Kevin Anderson is passionate about dirt.

On a hot, muggy summer afternoon, he stands near a 10-foot-by-15-foot, oblong-shaped mound of rich, black soil and points out the layers that have been carefully laid down to create an earthy lasagna.

His "recipe" for making compost: a base of yard waste (grass clippings, tree leaves, brush, etc.) and bales of sausage casings from Sara Lee in St. Joseph alternating with layers of decomposing supermarket produce - from bananas to watermelons and the cardboard boxes they were shipped in. Into a trench dug across the top of the mound, known in the recycling trade as a windrow, he pours a slurry of potato peelings from Mr. Dell Foods in Kearney.
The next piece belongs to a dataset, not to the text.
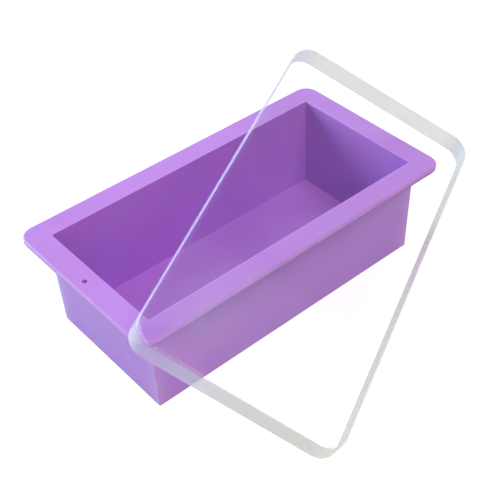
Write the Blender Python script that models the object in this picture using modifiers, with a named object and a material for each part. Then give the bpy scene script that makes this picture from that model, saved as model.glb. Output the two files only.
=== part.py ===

Faint ripples of steam rise, and if you dared to stick a hand into the middle, it would feel quite warm to the touch because the microbes at work generate close to 140 degrees of heat. For the next 15 weeks, it will be Anderson's job to take the windrow's temperature with a thermometer, adding and subtracting ingredients to balance the amount of moisture, air, carbon and nitrogen.

In less than five years, the vice president of marketing and sales of Missouri Organic has become the area's reigning king of compost. That puts the Kansas City company, which Anderson, 36, runs with his father, Dave, and his brother Jason, on the leading edge of a green initiative to change how we get rid of our leftovers.

"People understand food waste a little better than yard waste," Anderson says. "It's a personal issue. Everyone eats three times a day."